A stateside friend (link) was advised by an upscale saleswoman to buy a “quite adorable” tea set for a little boy. She expressed her preference for a cap pistol. … Another friend, observing a progressive household in which an incompletely degenderized lad had embarrassed his parents by interpreting a walking stick as a rifle, softly whispered to me, “My children have been fully armed since birth.” …

I’m not sure how far we get by affirming the contrary of everything we hear, but farther and farther with each passing year.
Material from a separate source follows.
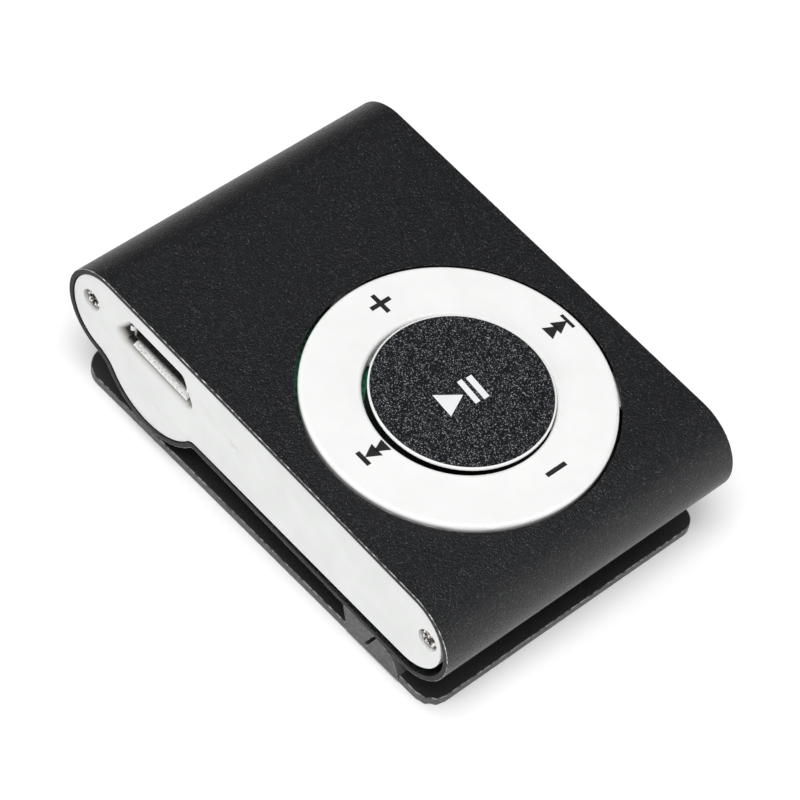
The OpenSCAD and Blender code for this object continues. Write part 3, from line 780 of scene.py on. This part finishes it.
def cap_body(bm, lift, holes, dishes=(), mouth=0):
    """End cap with the two screw wells, the given (loop function, rounding) holes and round hollows."""
    outer = [ring_of(bm, cap_loop(off), -CAP_OUT + w, lift) for off, w in quarter(CAP_EDGE, 3)]
    outer.append(ring_of(bm, cap_loop(), -CAP_OUT + CAP_T, lift))
    bridge(bm, outer)
    through = [round_in(bm, shape, depth, lift, mouth) for shape, depth in holes]
    through += [well(bm, (x, z), seat, lift) for x, z, seat in SCREWS]
    fronts = [outer[0]] + [front for front, back in through]
    for centre, radius, depth in dishes:
        fronts.append(dish(bm, centre, radius, depth, lift))
    fill(bm, fronts)
    fill(bm, [outer[-1]] + [back for front, back in through])


def make_near_cap(slots):
    """White end cap: a scooped mouth for the socket, two screw wells and the indicator's dimple."""
    bm = bmesh.new()
    # the mouth's rounded faces get the scoop material, painted shade that darkens as they turn away
    cap_body(bm, along_y, [(mouth_loop, MOUTH_ROUNDING)], [(INDICATOR, DIMPLE_R, DIMPLE_DEPTH)], mouth=1)
    return piece("near_cap", bm, "player", [slots["white_plastic"], scoop_painted_shade()],
                 ["near_end_cap"])


def grown(loop):
    """The loop as a function of how far it grows."""
    return lambda grow: offset_loop(loop, -grow)


def slot_loop(centre, half):
    """Oblong slot with rounded corners."""
    corners = [(centre[0] + half[0] * x, centre[1] + half[1] * z) for x, z in SQUARE]
    return corner_loop(corners, SLOT_CORNER)


def far_side(u, v, w):
    """Puts a point of the far cap's outline in X and Z, mirrored to the other end."""
    return Vector((u, -w, v))


def make_far_cap(slots):
    """White end cap of the jack end: holes for the jack's nose, the memory card and the power knob."""
    bm = bmesh.new()
    jack = circle(JACK, JACK_R, 72)
    card, switch = slot_loop(CARD, CARD_HALF), slot_loop(SWITCH, SWITCH_HALF)
    cap_body(bm, far_side, [(grown(jack), 0.15), (grown(card), 0.3), (grown(switch), 0.2)])
    return piece("far_cap", bm, "player", [slots["white_plastic"]], ["far_end_cap"])


# ---------- socket ----------

def shell_loop(inset=0.0):
    """Outline of the socket's metal shell, moved inwards by inset."""
    w, h = SHELL_W, SHELL_H
    corners = [(-w, -h), (w, -h), (w, 0.3 * h), (0.72 * w, h), (-0.72 * w, h), (-w, 0.3 * h)]
    loop = offset_loop(corner_loop(corners, 0.35, 18), inset)
    return [(x + SOCKET[0], z + SOCKET[1]) for x, z in loop]


def flared_tab(bm, a, b, flare, reach=0.5, sheet=0.18, steps=5):
    """Bent tab at the shell's mouth between the corners a and b; it leans away to their right."""
    a, b = Vector(a), Vector(b)
    along = (b - a).normalized()
    out = Vector((along[1], -along[0]))
    root = SHELL_FRONT + 0.02
    length = root - (SHELL_FRONT - reach)
    rings = []
    for i in range(steps + 1):
        t = i / steps
        lean = flare * t * t
        corners = (a + out * lean, b + out * lean, b + out * (lean + sheet), a + out * (lean + sheet))
        loop = [(x + SOCKET[0], z + SOCKET[1]) for x, z in corners]
        rings.append(ring_of(bm, loop, root - length * t, along_y))
    bridge(bm, rings)
    bm.faces.new(rings[0])
    bm.faces.new(rings[-1])


def black_block(bm, x, y, z, edge):
    """Small black block, from and to along each axis."""
    slab(bm, rectangle(*x, *y), [], *z, edge, along_z, wall=1, rim=1, face=1, steps=1)


def make_usb_shell(slots):
    """Drawn metal shell of the socket, closed at the back, with three flared tabs at its mouth."""
    bm = bmesh.new()
    outside, inside = shell_loop(), shell_loop(SHELL_WALL)
    rings = [ring_of(bm, outside, SHELL_BACK, along_y), ring_of(bm, outside, SHELL_FRONT, along_y),
             ring_of(bm, inside, SHELL_FRONT, along_y),
             ring_of(bm, inside, SHELL_BACK - SHELL_WALL, along_y)]
    bridge(bm, rings)
    fill(bm, [rings[0]])
    fill(bm, [rings[-1]])
    w, h = SHELL_W - SHELL_WALL, SHELL_H - SHELL_WALL
    flared_tab(bm, (-w + 0.3, -h), (w + 0.4, -h - 0.1), flare=0.26)
    flared_tab(bm, (w + 0.05, -h + 0.4), (w + 0.05, 0.2 * h), flare=0.12)
    flared_tab(bm, (-w + 0.05, 0.75 * h), (-w + 0.05, 0.15 * h), flare=0.2, reach=0.45)
    # black block stands in for the dark gap at the shell's left corner, painted shade
    black_block(bm, *CORNER_GAP_SHADOW, 0.03)
    floor = SOCKET[1] - h
    # black patches stand in for the dark of the latch windows, painted shade
    for x, y in NOTCH_SHADOWS:
        left = SOCKET[0] + x - NOTCH_W / 2
        black_block(bm, (left, left + NOTCH_W), (y, y + NOTCH_L), (floor - 0.05, floor + 0.015), 0.01)
    return piece("usb_shell_flared", bm, "player",
                 [slots["shell_steel"], slots["black_plastic"]], ["usb_shell"])


# ---------- screws ----------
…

Still another friend pings a photo of some Moravian figurines upon a Scandihoovian-modern tabletop, over there in Zlín. They have been arranged to accent the Three Kings in procession, the last swinging his gift as if it were a censer. Cradle, herald, and a sheep, wait to receive them; but Mary and Joseph stand like dancers — twirling, their arms flung out — before a stylized manger. With the same familiar elements the crèche can be arranged in so many loving ways. And to the utter delight of innocent children.

No weapons in that scene, nor in any other presentation of the King of Kings, the seat of all power, come down to Earth as a defenceless baby. This paradox is hammered home in the Gospels. It will be incomprehensible to the world; thus it requires their repetition — that meekness should be the final reserve in a world at war, that is always at war.

Let the world be the world, waiting. Let it be as it has been, hardly knowing its Saviour has arrived. Let it be obtuse, unable to grasp its own contradictions and incongruities. Let it be corrected.

That redemption comes by a mother and a child: “Who’d have thought it?”

Only God would think of a paradox like that.